Neti-Neti by Geetanjali Vandemark - A take inspired by Indian beliefs mixed criminal gangs with body swapping and lost souls (actual and metaphorical) as our narrator tries to do the right thing and yet things get slowly worse for them. I loved the stories pace and how it makes us feel jumping into the world outside our own.

Equal Forces Opposed In Exquisite Tension by Jon Chu - another favourite tale plays with scrounge and humanity. We get a young man feeling in his father’s shadow trying for university. Chu juggles skillfully an exam of complex science mixed with telepathy; two people possibly falling in love and a complex but loving father son dynamic that slowly make that title all click together. A tale of learning choices will always have to be made.

Silk and Cotton and Linen and Blood by Nghi Vo - an imperial house is taken over by a set of Barbarians and the seamstresses (and our narrator) are required to now serve a new set of masters. This tale explores choices made for survival but also the wait for the right moment to push back. Not all tales require great magic and battles to change things and the solution here is simple. How our narrator got underestimated is really impressive.

Suppertime by Tananarive Due - Florida swaps of 1909 is the setting for this tale of a young Black girl in a farming family full of tensions regards her future and her attitude to her parents. But a monstrous creature in the swamp has decided it’s time to feed.
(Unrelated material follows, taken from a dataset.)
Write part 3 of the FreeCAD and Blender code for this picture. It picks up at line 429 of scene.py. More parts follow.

Due brings this tale alive and their young character’s many realisations on how strange and dangerous the world is make the story sing beautifully.

Chosen by Saad Hossain - An offbeat SF tale of human renegades hunted across the galaxy and one engineer who finds death isn’t permanent. It’s funny and bittersweet plus very inventive as to how one human can take on an empire. A lot of fun!
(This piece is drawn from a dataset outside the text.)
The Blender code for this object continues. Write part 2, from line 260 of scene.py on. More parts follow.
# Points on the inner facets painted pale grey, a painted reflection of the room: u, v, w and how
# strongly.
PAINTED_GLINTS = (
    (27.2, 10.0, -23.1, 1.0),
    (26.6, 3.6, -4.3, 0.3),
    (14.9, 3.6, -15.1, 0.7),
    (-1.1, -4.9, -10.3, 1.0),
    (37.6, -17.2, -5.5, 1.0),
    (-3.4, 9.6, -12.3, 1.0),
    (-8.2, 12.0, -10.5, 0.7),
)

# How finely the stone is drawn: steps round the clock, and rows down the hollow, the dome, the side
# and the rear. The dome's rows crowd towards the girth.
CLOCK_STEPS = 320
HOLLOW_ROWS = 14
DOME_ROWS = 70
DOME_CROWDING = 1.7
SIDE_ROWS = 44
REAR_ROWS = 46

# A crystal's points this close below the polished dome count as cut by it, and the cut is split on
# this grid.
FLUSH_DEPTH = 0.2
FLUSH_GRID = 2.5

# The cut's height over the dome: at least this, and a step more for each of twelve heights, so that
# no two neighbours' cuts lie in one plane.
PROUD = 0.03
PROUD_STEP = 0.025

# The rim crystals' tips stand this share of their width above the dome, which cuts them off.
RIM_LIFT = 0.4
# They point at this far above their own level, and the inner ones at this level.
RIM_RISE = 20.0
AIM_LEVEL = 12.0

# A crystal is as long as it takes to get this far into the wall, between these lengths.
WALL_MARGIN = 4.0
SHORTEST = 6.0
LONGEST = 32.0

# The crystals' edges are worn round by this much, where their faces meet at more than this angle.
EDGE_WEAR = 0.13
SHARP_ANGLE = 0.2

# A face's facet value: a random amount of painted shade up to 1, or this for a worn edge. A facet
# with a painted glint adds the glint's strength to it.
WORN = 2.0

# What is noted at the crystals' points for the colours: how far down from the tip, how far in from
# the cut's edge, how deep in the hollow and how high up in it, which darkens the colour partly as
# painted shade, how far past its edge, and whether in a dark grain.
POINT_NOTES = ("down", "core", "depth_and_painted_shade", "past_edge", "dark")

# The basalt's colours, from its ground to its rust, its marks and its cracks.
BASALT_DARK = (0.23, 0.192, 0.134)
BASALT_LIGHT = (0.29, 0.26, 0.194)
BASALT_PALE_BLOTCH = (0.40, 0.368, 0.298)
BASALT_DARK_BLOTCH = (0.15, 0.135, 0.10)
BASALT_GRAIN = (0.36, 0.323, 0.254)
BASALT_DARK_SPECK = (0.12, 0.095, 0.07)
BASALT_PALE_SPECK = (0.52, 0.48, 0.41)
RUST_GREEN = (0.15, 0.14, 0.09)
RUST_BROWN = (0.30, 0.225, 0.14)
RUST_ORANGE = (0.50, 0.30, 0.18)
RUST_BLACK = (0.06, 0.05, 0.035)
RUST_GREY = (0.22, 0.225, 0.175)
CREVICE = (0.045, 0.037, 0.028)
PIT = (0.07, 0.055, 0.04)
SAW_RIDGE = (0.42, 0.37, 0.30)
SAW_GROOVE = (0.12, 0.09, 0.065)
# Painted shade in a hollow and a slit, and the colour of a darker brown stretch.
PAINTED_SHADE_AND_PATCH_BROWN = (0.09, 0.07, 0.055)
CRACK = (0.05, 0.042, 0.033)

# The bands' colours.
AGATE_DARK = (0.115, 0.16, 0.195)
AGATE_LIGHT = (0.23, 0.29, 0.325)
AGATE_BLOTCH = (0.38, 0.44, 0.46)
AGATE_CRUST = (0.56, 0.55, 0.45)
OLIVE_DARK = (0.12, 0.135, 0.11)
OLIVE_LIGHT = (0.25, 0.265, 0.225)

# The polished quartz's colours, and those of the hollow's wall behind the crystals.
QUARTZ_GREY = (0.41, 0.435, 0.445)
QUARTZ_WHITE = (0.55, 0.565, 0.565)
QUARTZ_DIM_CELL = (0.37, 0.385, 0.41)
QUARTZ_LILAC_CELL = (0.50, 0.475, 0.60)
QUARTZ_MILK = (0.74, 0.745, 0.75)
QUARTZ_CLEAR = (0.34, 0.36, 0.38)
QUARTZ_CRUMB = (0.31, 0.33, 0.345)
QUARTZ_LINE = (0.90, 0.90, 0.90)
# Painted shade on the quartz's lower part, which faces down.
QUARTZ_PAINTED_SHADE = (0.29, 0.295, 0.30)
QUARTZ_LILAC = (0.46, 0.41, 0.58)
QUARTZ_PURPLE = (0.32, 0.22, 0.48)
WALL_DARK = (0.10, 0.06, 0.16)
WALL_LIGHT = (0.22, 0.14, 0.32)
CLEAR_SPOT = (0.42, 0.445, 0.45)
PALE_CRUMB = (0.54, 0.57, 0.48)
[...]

Home Is Where The Heart is by Hirohito Goto - a very smart tale mixing moments of fairytales with a young woman who has lost her heart in the city she loved. It’s about families, reconciliation and getting to a sense of peace and it’s a beautifully told tale. Another favourite.

Before The Glories of Her Majesties by Minsoo Kang - Initially this tale felt off putting and a list but then Kang cleverly enters the tale themselves explaining he issued with what we’ve read: then for added ingenuity it’s gives another more positive version which they then show also is flawed in how it treats disability. Finally a synthesis of both tales knots together and will make you think about the subject a long time after. A very powerful bit of storytelling making the reader part of the story.
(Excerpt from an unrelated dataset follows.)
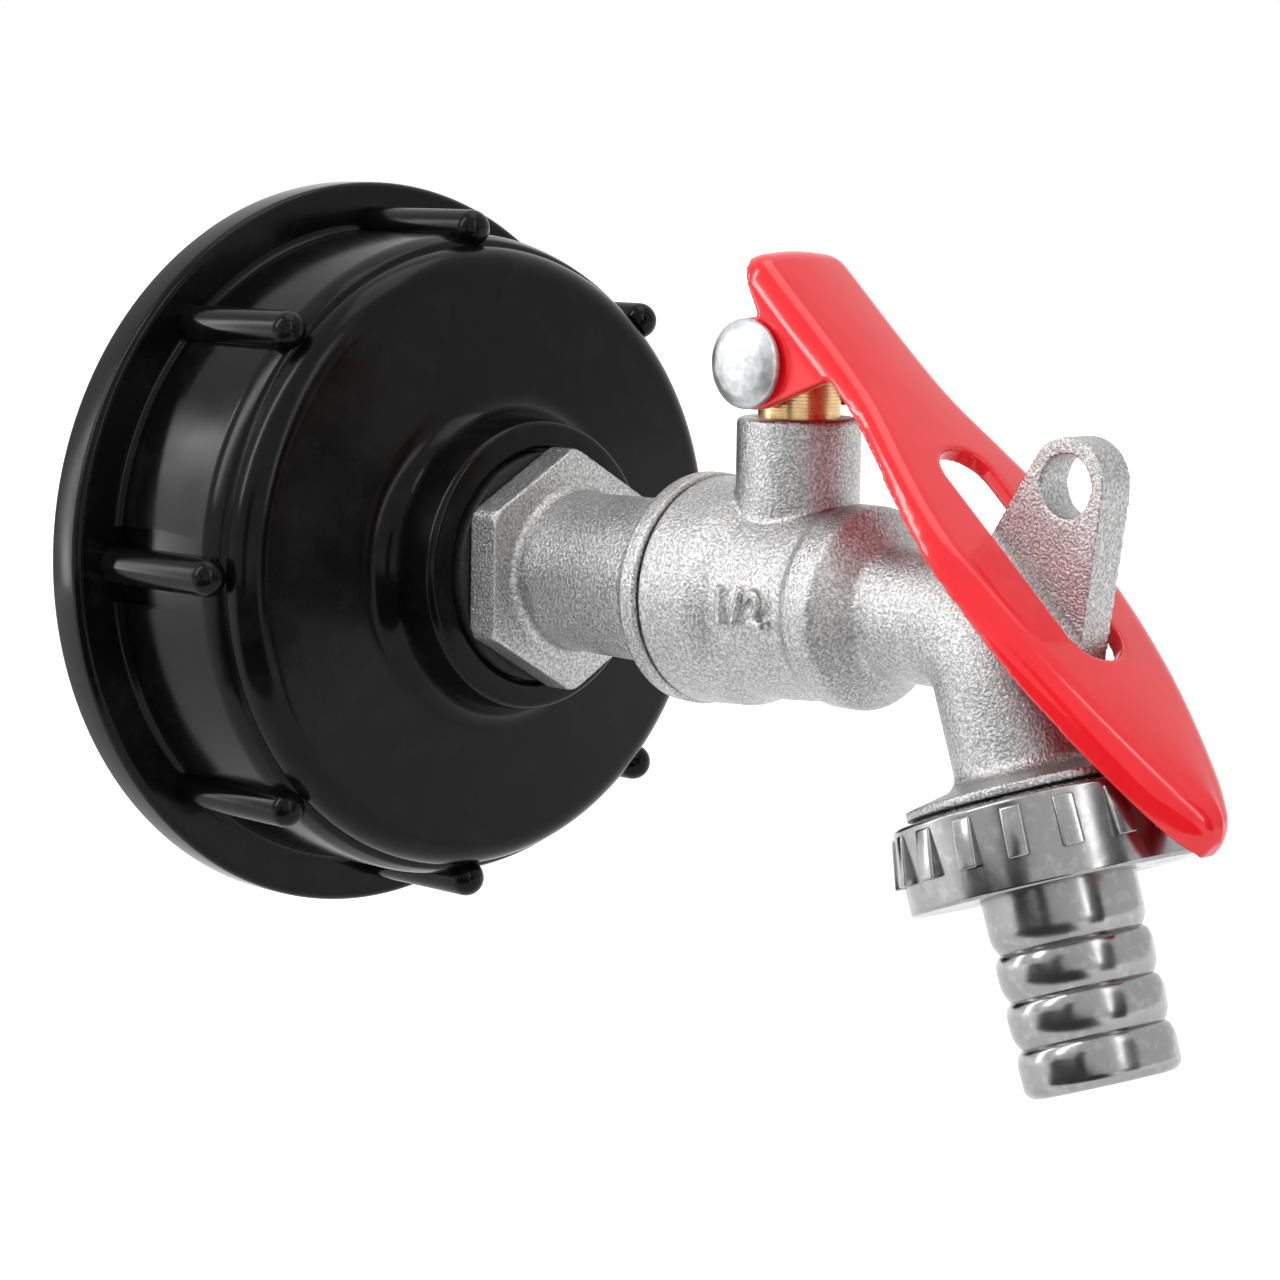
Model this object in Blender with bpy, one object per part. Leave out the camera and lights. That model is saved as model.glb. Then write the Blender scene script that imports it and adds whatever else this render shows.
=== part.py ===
"""Tap adapter for an intermediate bulk container: a screw cap, a ball valve and a hose union.

Frame: +X runs from the tank to the outlet, along the cap's axis, and +Z is up, along the
stem. The origin is the centre of the rear face of the cap's rim.
"""

import math

import bmesh
import bpy
from mathutils import Matrix, Vector

# Units and steps
MM = 0.001
WELD = 0.0001 * MM
OVERRUN = 1.0 * MM
CLEARANCE = 0.3 * MM
LARGE_STEPS = 48
MIDDLE_STEPS = 32
SMALL_STEPS = 24
ARC_STEPS = 3
SEAL_SIDES = 8
FINE_FILLET = 1.0 * MM
FINE_FILLET_TURN = math.radians(90)
FILLET_TURN = math.radians(45)
SMOOTH_BELOW = math.radians(50)

# Cap
RIM_RADIUS = 40.0 * MM
RIM_LENGTH = 4.9 * MM
RIM_EDGE = 0.9 * MM
SKIRT_RADIUS = 34.8 * MM
SKIRT_WALL = 4.4 * MM
SKIRT_BORE = SKIRT_RADIUS - SKIRT_WALL
SHOULDER_X = 21.9 * MM
SHOULDER_STEP = 1.3 * MM
SHOULDER_ROUND = 2.3 * MM
FACE_X = 25.1 * MM
FACE_ROUND = 3.7 * MM
FACE_CROWN = 0.7 * MM
FACE_WALL = 4.1 * MM
BOSS_RADIUS = 15.3 * MM
BOSS_FLARE = 0.9 * MM
BOSS_FILLET = 3.3 * MM
BOSS_EDGE = 0.9 * MM
BOSS_X = 33.2 * MM
BOSS_CROWN = 0.6 * MM
BOSS_BACK_X = 16.2 * MM
BOSS_BACK_RADIUS = 14.6 * MM
COUNTERBORE_RADIUS = 12.45 * MM
COUNTERBORE_DEPTH = 2.0 * MM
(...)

Haunted Bodies of Wombmen by Tloto Tsamaase - in this tale horror arrives and Taamaase mixes the pores soon of black pepper by white industrialists; inherited guilt and plays with gender to create a memorable, gritty and somber tale about trying to escape and also make up for past misdeeds.

The Plant and The Purist by Malka Older - a far future tale of an archeology group exploring a strange tomb under a volcano. Older explores how modern world billionaires could become stranger future tombs like Phraoahs to us and yet their world makes little sense to the far future z but we also get an enhanced human who can use implants to sense anything slowly bond with an archaeologist who has no just abilities. Inventive and thoughtful.

Counting Her Petals by Christopher Caldwell - a tale cleverly bring all the genres together that tells a tale of a trans woman and her girlfriend meeting and then trying to work out how to survive in an intolerant world. Cyberspace and magic collide in an unexpected Ted way but the tale ultimately is love finds a way through it all.

As you can likely tell I hugely enjoyed this and I have found a host of new authors to look out for. Great stories, imagination stretched and ideas to think about there is little more I need from an anthology. Strongly recommended!